Une version osée mais appropriée de Don Giovanni, présentée par Opéra McGill

Webmestre, Le Délit | Le Délit

Du 26 au 29 janvier, Opéra McGill a mis en scène une version bien particulière du classique de Mozart, Don Giovanni. Le héro légendaire a pris diverses formes au cours des ans ; il est escroc espiègle chez Tirso de Molina, il est intellectuel libertin chez Molière, ou encore romantique et épique chez Byron. Pour la troupe de Patrick J. Hansen, Don Giovanni est un vampire. Vêtu de rouge et de noir, le séducteur insatiable surprend les spectateurs lorsque, face au sabre laser du Commandeur, il l’atteint d’une morsure fatale. S’ensuit une multitude d’actes et de symboles vampiriques dans lesquels chaque séduction est un rituel : un alter ego féminin qui porte les mêmes couleurs que Don Giovanni entre sur scène d’une danse sensuelle, tout en apportant un élixir rouge au protagoniste.

Photo : Brent Calis
Celui-ci le boit et s’avance vers sa victime, contemple sa nuque et lui saute au cou, confondant morsure et baiser. Le parallèle entre le vilain pécheur et le traditionnel monstre fantastique n’est pas si farfelu. Son appétit sexuel est assimilé à une nécessité et fait écho aux paroles de Don Giovanni dans l’Acte II, scène 1, où il affirme à son valet, Leporello, qu’il ne peut abandonner les femmes car elles lui sont plus importantes que le pain qu’il mange ou que l’air qu’il respire. Cela est notamment démontré lors du dîner de la venue du Commandeur, où les plats sont des femmes transportées par Leporello ainsi que son alter ego à la table du héros. Ces instances de luxure sont banalisées chez Don Giovanni ce qui explique son rejet de la repentance : il ne peut résister à l’appel de la chair.

Photo : Brent Calis
Le thème du vampire n’est qu’un élément parmi tant d’autres que la troupe d’Opéra McGill apporte à l’œuvre de Mozart. Hansen joue sur le comique et introduit du burlesque au grand classique. Donna Elvira, traditionnellement dépeinte comme un personnage tragique ou pathétique, devient l’objet de moqueries de la part des autres personnages et du public. Accoutrée de manière cocasse avec d’étranges lunettes et un parapluie, Donna Elvira ressemble à une vieille fille désespérée. Lors du quatrième Aria, elle découvre la vraie nature de Don Giovanni, et d’un air fouineur tente de s’emparer du livre dans lequel Leporello tient les comptes des conquêtes de son maître.
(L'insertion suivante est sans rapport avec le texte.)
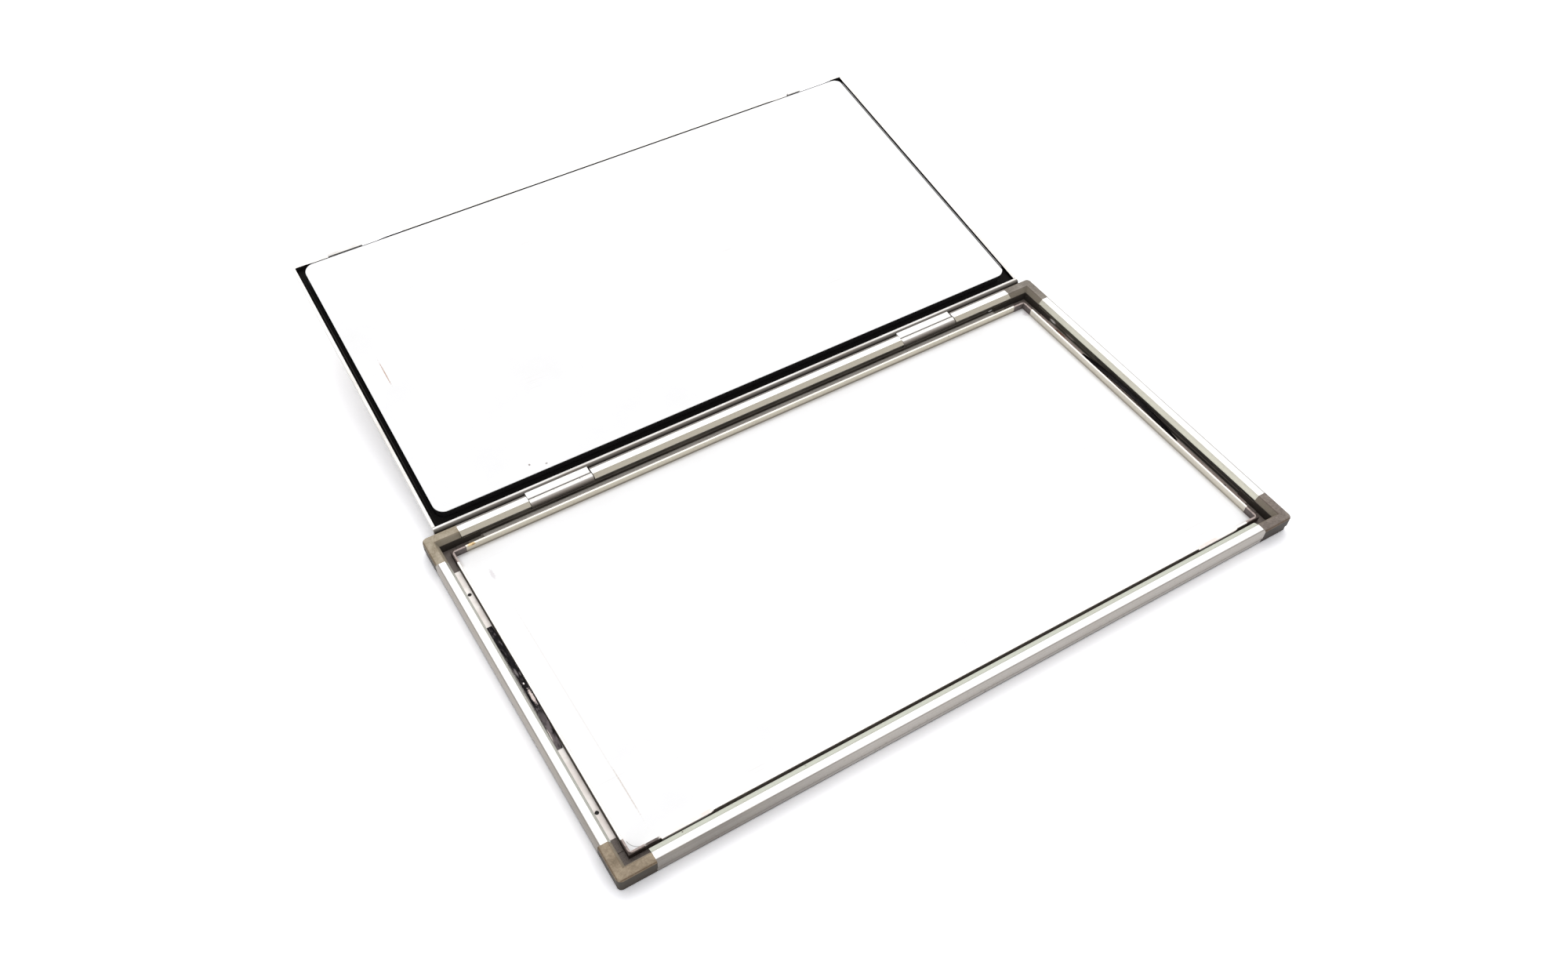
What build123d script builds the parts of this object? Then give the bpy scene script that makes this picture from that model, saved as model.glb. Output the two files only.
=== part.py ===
from build123d import *

import os

# X-ray film cassette for 15 x 30 cm panoramic film, shown open: a shallow frame of extruded
# rails and moulded corners that holds the front panel and its screen, and a hinged lid with
# a sprung foam pad, a second screen and two sliding latches.
#
# Millimetres, +Z up. Origin: centre of the frame's underside. X runs along the long rails,
# Y from the near (latch) rail to the hinge rail. A rail's section is drawn with x = distance
# inward from the rail's outer face and y = height. The lid is modelled open.

# ---------------------------------------------------------------- driving dimensions
FRAME_LENGTH = 320.0
FRAME_WIDTH = 173.5
FRAME_HEIGHT = 8.12
CORNER_LEG = 15.6  # length of a moulded corner along each rail
CORNER_RADIUS = 2.2
OPEN_ANGLE = 170.81  # how far the lid is open, from closed

# rail section
LOWER_INSET = 0.4  # the lower band stands back from the upper one
GROOVE_DEPTH = 0.8
GROOVE_BOTTOM = 2.8
GROOVE_TOP = 3.2
TOP_ROUND = 1.0
TOP_INNER = 4.15  # inner edge of the flat top
LONG_EAVE = (6.4, 7.03)  # lower edge of the inner chamfer on a long rail
SHORT_EAVE = (5.5, 6.0)
WALL_INNER = 4.9  # channel wall below the eave
CHANNEL_FLOOR = 1.4
LIP_OUTER = 8.85
LIP_INNER = 10.05
LIP_TOP = 4.13
LIP_ROUND = 0.25
FOOT_INNER = 10.3
FOOT_TOP = 1.25
REBATE_OUTER = 8.0  # the front panel sits in a rebate under the lip
PANEL_TOP = 0.9
CHAMBER = (1.5, 3.8, 1.2, 4.6)  # hollow of the rail: inner and outer u, low and high z

# front panel and screen
PANEL_GAP = 0.1
SCREEN_GAP = 0.1
SCREEN_THICKNESS = 0.25

# corner moulding
CORNER_WALL = 5.6
CORNER_CHAMFER_DROP = 2.6
TENON_LENGTH = 11.0
TENON_PLAY = 0.05
SHOULDER_END = 24.0  # block under the rail's eave, from the end of the frame
SHOULDER_TOP = 4.2
TONGUE_END = 18.0  # thin tongue on the channel floor
TONGUE_TOP = 1.65

# channel fittings
STRIP_START = 18.3
STRIP_INNER = (5.7, 8.65)
STRIP_THICKNESS = 0.3
STRIP_HOLE_RADIUS = 0.85
STRIP_HOLES = (-56.5, 55.3)
SPRING_CENTRE = 5.1
SPRING_LENGTH = 69.0
SPRING_FOOT = 3.0
SPRING_WIDTH = 2.3
SPRING_INNER = 6.2
SPRING_THICKNESS = 0.35
SPRING_TOP = 5.0
SEAL_START = 25.0
SEAL_HEIGHT = 0.5

# catches on the near lip
CATCH_SEAT = 3.6
CATCH_REACH = 0.8
CATCH_LENGTH = 18.2
CATCH_RAMP = 3.4
CATCH_STARTS = (22.0, 277.0)  # from the left end of the frame

# hinges
PIN_INSET = 3.1  # pin axis, inward from the hinge rail's outer face
PIN_HEIGHT = 6.2
PIN_RADIUS = 0.9
PIN_PLAY = 0.05
PIN_HOLD = 4.0  # length of pin held in the rail at each end
HINGE_STARTS = (47.7, 241.2)
HINGE_LENGTH = 30.6
HINGE_SWEEP = 3.35
HINGE_POCKET_FLOOR = 5.2
KNUCKLE_REACH = 3.15
KNUCKLE_RADIUS = 1.75
KNUCKLE_SHIFT = 0.3
KNUCKLE_LENGTH = 29.9
LEAF_LENGTH = 29.6
LEAF_SHIFT = 0.3
LEAF_TOP = 1.6
LEAF_THICKNESS = 0.75
SEAM = 0.3

# lid, measured from the pin axis: y along the lid, z up from its inner side
RIM_TOP = 1.8
LID_BACK = -1.85
LID_SKIN = 0.7
LID_LEFT = 6.4  # from the left end of the frame
LID_RIGHT = 314.2
HINGE_RIM_OUTER = 3.45
HINGE_RIM_INNER = 5.9
HINGE_RIM_ROUND = 1.6
RIM_GAP = 0.25
RIM = 1.25
RIM_FOLD = 0.45
LID_CLEAR = 156.7  # between the hinge rim and the free rim
PAD_LENGTH = 299.2
PAD_WIDTH = 150.4
PAD_RADIUS = 5.0
PAD_INSET = 0.4
SCREEN_FACE = 4.8
LID_SCREEN_THICKNESS = 0.35
BORDER_TOP = 0.3
BORDER_PLAY = 0.1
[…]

Cet aspect comique ainsi que l’excellente performance de Jessica Scarlato font d’elle un personnage majeur de cette version. Dans le même registre, le valet malmené de Don Giovanni se retrouve dans des situations saugrenues. La superbe prestation du baryton Peter Walker contribue à imposer le comique comme registre principal de cette interprétation. La thématique burlesque est étayée par les sabres lasers et le Commandeur-Jedi. Les costumes ne sont pas uniformes, alors que les paysans sont habillés à la façon de notre temps, prêts à assister à un mariage ; Donna Anna et Don Ottavio sont les seuls à avoir maintenu des habits d’aristocrates du 18e siècle. La scène est découpée en plusieurs morceaux, avec l’orchestre au centre et des paravents multiformes et multi-usage, ce qui facilite le jeu de cache-cache entre les personnages.

Bien que ce mélange de différentes époques et de différents mondes puisse sembler chaotique, Opéra McGill parvient à maintenir l’essence et à démontrer le génie de cet œuvre à travers une interprétation moderne et burlesque, grâce à de belles performances et un talentueux orchestre symphonique.